Bu şartların gerçekleşmesi halinde özel güvenlik görevlileri zor kullanma yetkilerinin son aşaması olan silah yetkisini saldırıyı gerçekleştiren kişiye karşı kullanabilir.
Fakat özel güvenlik görevlilerinin kendilerinin veya korumakla yükümlü olduğu 3.kişilerin güvenliğini sağlamak amacıyla silah kullanma yetkilerini kullanırken sınırı aşmamaları gerekir.

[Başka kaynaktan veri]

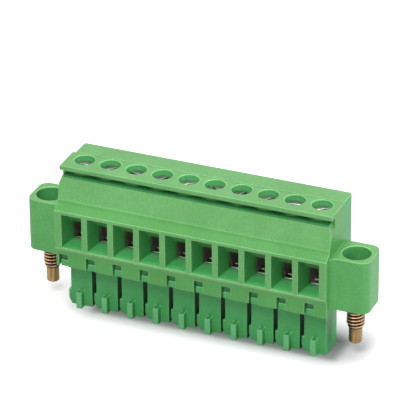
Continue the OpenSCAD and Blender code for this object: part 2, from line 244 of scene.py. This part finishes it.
# Each plastic: the dark and the light of its clouds, its roughness and its grain
green = moulded_plastic(
    "housing_plastic", (0.128, 0.405, 0.118), (0.158, 0.470, 0.146), 0.42, 0.35)
# A brighter copy for rounds and painted strips: painted highlight.
green_edge = moulded_plastic(
    "housing_edge", (0.260, 0.620, 0.230), (0.300, 0.680, 0.270), 0.32, 0.15)
# A lighter copy for the slope: painted light.
green_slope = moulded_plastic(
    "housing_slope", (0.166, 0.490, 0.152), (0.202, 0.560, 0.188), 0.46, 0.50)
# A darker copy for the flare strip: painted shade.
green_flare = moulded_plastic(
    "housing_flare", (0.086, 0.335, 0.074), (0.110, 0.390, 0.098), 0.46, 0.35)
# A lighter, bluer copy for recesses: painted light.
green_recess = moulded_plastic(
    "housing_recess", (0.098, 0.450, 0.138), (0.124, 0.515, 0.168), 0.44, 0.35)
# A copy with more red and blue for up-facing tops: painted sheen.
green_top = moulded_plastic(
    "housing_top", (0.150, 0.405, 0.134), (0.184, 0.470, 0.166), 0.42, 0.35)
# A more saturated, slightly darker copy for the band and the end faces: painted shade.
green_band = moulded_plastic(
    "housing_band", (0.106, 0.405, 0.097), (0.131, 0.470, 0.120), 0.42, 0.35)
# A lighter copy for the flanges: painted light.
green_flange = moulded_plastic(
    "housing_flange", (0.120, 0.452, 0.123), (0.149, 0.526, 0.152), 0.42, 0.35)
# A lighter copy for the window floors: painted light.
green_floor = moulded_plastic(
    "window_floor", (0.112, 0.560, 0.168), (0.141, 0.640, 0.205), 0.46, 0.35)
# A dark copy for the groove, the slope's top strip and the groove's front edge: painted shade.
green_groove = moulded_plastic(
    "housing_groove", (0.034, 0.230, 0.062), (0.044, 0.270, 0.080), 0.50, 0.35)
plug_green = moulded_plastic(
    "plug_plastic", (0.076, 0.420, 0.122), (0.100, 0.485, 0.150), 0.42, 0.35)
# A brighter copy for the plug's rounds, rib fronts and rib pockets: painted highlight and painted
# light.
plug_edge = moulded_plastic(
    "plug_edge", (0.170, 0.580, 0.230), (0.205, 0.640, 0.270), 0.34, 0.15)
# A dark copy for the plug's narrow gaps and snap catch: painted shade.
plug_recess = moulded_plastic(
    "plug_recess", (0.030, 0.150, 0.047), (0.042, 0.180, 0.061), 0.48, 0.35)

# Each metal: dark and light patches, roughness, how its tool lines are drawn out, their depth
# The steel is darker and greener than bare steel: painted shade and painted reflection of the
# green wells.
steel = worked_metal(
    "screw_steel", (0.17, 0.19, 0.165), (0.33, 0.35, 0.31), 0.42, (1, 1, 0.12), 0.25)
# A brighter copy for the screw heads' rounds: painted highlight.
bright_steel = worked_metal(
    "screw_edge", (0.50, 0.50, 0.48), (0.70, 0.70, 0.68), 0.26, (1, 1, 0.3), 0.10)
# The nickel is darkened: painted shade.
nickel = worked_metal(
    "sleeve_nickel", (0.13, 0.10, 0.085), (0.20, 0.16, 0.14), 0.50, (0.15, 1, 1), 0.20)
# A bright copy for the bars on the cage floors: painted highlight.
bright_nickel = worked_metal(
    "sleeve_edge", (0.66, 0.65, 0.62), (0.82, 0.81, 0.78), 0.22, (0.3, 1, 1), 0.10)
# A lighter, duller copy for the cage's inside faces: painted light.
inner_nickel = worked_metal(
    "sleeve_inside", (0.36, 0.31, 0.29), (0.47, 0.42, 0.39), 0.60, (0.15, 1, 1), 0.20)
tin = worked_metal(
    "contact_tin", (0.42, 0.39, 0.36), (0.58, 0.55, 0.51), 0.42, (1, 1, 0.15), 0.20)
# A brighter copy for the contacts' rounds: painted highlight.
bright_tin = worked_metal(
    "contact_edge", (0.60, 0.58, 0.54), (0.74, 0.72, 0.68), 0.30, (1, 1, 0.3), 0.10)


def axis_of(node):
    """Where the upright axis of a screw or sleeve stands."""
    low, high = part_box(node)
    return (low[0] + high[0]) / 2, (low[1] + high[1]) / 2


copper = screw_copper(*axis_of("flange_screw_right"))


# ---------------------------------------------------------------- shaping

# Places in a piece's list of materials that all pieces share
# EDGE holds each piece's brighter copy of its material: a painted highlight on rounds, rims and
# strips.
BODY, EDGE = 0, 1

# Points this close are one point, and edges shorter than a sliver are closed up
SAME_POINT = 1e-7
SLIVER = 0.055 * MM

# A distance that is too small to see
HAIR = 0.02 * MM

# Turns between two faces, in degrees: flat still, rounded, shaded as sharp, at a bore's rim
FLAT_TURN, CLEAR_TURN, SHARP_TURN, RIM_TURN = 1, 28, 40, 60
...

TCK m.27’e göre; “Meşru savunmada sınırın aşılması mazur görülebilecek bir heyecan, korku veya telaştan ileri gelmiş ise faile ceza verilmez.”
Bu durumda meşru savunma hakkını kullanan özel güvenliklerin sadece sınırın aşılmasının mazur görülebilecek bir heyecan, korku veya telaştan ileri gelmesi halinde sınırı aşmalarından dolayı haklarında cezaya hükmolunmaz.
Zor kullanma yetkisi kapsamında silah kullanma yetkisine sahip özel güvenlik görevlisi meşru müdafaa kapsamında silah kullanırken asıl amacı saldırıyı bertaraf etmek olmalıdır.
Öyle ki saldırı savunma ile orantılı olmalı ve saldırının sona erdiği an savunmak amacıyla özel güvenliklere verilen silah kullanma yetkisinin de son bulması gerekir.
Aksi takdirde meşru müdafaanın sınırı aşılmış olup özel güvenliklerin söz konusu eylemlerinin suç meydana getirdiği unutulmamalıdır.
Son olarak belirtmek gerekir ki özel güvenlik yöneticilerinin ve görevlilerinin ateşli silahlarını görev alanı dışında veya kanuna aykırı olarak kullanması halinde kartları valilikçe iptal edilir ve bu kişiler bir daha özel güvenlik alanlarında çalıştırılamazlar.